The room was silent except for the hum of servers that could never touch the internet.
That’s the point. Air-gapped systems live in isolation. They hold secrets too valuable to risk on a connected network. But when identities need to move between secure zones and trusted systems, isolation becomes a wall. This is where identity federation enters the scene—securely linking identities without breaking the air gap.
What is Identity Federation in Air-Gapped Environments
Identity federation allows multiple systems, often with different identity stores, to trust one another. In an air-gapped network, it means enabling controlled authentication and authorization without exposing the system to the outside world. No direct internet, no porous boundaries.
The Challenge of Isolated Trust
Air-gapped environments demand absolute control over data exchange. Yet engineers still need centralized identity management to avoid duplicating credentials and policies. The challenge is enabling cross-domain trust without a live connection. Traditional SSO systems break here because they depend on cloud services or constant connectivity. The solution has to work with scheduled syncs, hardened transfer layers, or secure bridging protocols designed for these conditions.
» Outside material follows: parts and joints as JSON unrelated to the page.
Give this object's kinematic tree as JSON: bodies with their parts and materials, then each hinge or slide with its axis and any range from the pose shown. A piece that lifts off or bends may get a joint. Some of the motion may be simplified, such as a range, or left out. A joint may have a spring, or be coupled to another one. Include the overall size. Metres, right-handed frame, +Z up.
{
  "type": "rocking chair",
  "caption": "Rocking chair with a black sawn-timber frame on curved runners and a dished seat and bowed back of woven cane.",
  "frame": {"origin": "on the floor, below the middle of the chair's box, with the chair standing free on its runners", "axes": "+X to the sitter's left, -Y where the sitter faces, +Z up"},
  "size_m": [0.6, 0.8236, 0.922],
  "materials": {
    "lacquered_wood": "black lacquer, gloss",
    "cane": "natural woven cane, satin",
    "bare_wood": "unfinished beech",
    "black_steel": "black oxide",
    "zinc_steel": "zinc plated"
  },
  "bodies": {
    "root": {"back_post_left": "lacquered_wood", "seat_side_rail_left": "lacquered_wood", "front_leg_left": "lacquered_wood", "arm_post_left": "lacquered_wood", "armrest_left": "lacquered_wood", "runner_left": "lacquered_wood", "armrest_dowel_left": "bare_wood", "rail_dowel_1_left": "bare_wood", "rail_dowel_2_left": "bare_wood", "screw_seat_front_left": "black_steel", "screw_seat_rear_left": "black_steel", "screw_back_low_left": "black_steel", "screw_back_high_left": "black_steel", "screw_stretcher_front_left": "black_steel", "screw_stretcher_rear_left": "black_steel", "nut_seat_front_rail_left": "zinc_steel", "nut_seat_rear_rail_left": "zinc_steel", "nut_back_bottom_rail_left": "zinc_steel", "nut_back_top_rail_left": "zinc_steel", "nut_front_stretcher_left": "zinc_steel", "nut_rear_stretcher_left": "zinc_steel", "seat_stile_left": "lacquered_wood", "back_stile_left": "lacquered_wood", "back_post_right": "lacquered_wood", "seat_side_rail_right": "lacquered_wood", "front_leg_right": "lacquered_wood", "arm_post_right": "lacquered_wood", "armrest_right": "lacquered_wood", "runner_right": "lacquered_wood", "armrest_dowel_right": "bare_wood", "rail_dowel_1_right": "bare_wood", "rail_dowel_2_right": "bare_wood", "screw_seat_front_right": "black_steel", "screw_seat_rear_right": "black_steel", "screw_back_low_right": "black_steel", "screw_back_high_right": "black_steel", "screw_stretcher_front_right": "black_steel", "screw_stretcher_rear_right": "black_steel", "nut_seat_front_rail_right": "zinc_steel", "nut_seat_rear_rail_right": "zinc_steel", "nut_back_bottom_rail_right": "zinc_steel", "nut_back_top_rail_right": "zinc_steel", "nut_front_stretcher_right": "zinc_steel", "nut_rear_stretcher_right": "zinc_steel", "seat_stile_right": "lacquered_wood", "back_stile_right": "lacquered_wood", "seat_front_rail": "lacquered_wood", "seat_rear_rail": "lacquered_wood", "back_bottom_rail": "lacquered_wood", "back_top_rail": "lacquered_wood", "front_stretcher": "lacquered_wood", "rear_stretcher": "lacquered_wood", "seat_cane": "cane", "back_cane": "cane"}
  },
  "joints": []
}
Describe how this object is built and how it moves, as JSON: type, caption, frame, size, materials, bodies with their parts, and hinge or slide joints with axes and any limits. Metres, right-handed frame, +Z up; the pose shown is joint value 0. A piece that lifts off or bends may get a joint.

How Secure Federation Works Without Internet
Effective air-gapped identity federation relies on:
- Local-only identity providers mirroring users and groups
- Export/import of cryptographic trust objects over secure one-way channels
- Periodic token or key refresh using offline packages
- Strict auditing of all transfers to maintain compliance
These methods preserve the benefits of federation—single sign-on, unified policies, centralized control—while keeping the gap sealed.
Why It Matters
Without federation, air-gapped environments face higher administration costs and weaker scalability. Operators must create and maintain local accounts across multiple systems manually, which increases human error and slows operations. Federation ensures you can maintain the security promise of an air gap while still offering a smooth authentication path for approved users and applications.
The Security Payoff
When engineered correctly, identity federation across an air gap reduces the attack surface. No inbound network paths exist for attackers to exploit. Security policies travel one-way into the air-gapped side, signed and verified. Keys and certificates are rotated on a predictable schedule. Any changes are logged, reviewed, and validated offline.
Air gaps exist for a reason: to shield critical systems from the chaos of open networks. With precise implementation of identity federation, those shields hold, and operations don’t grind to a halt.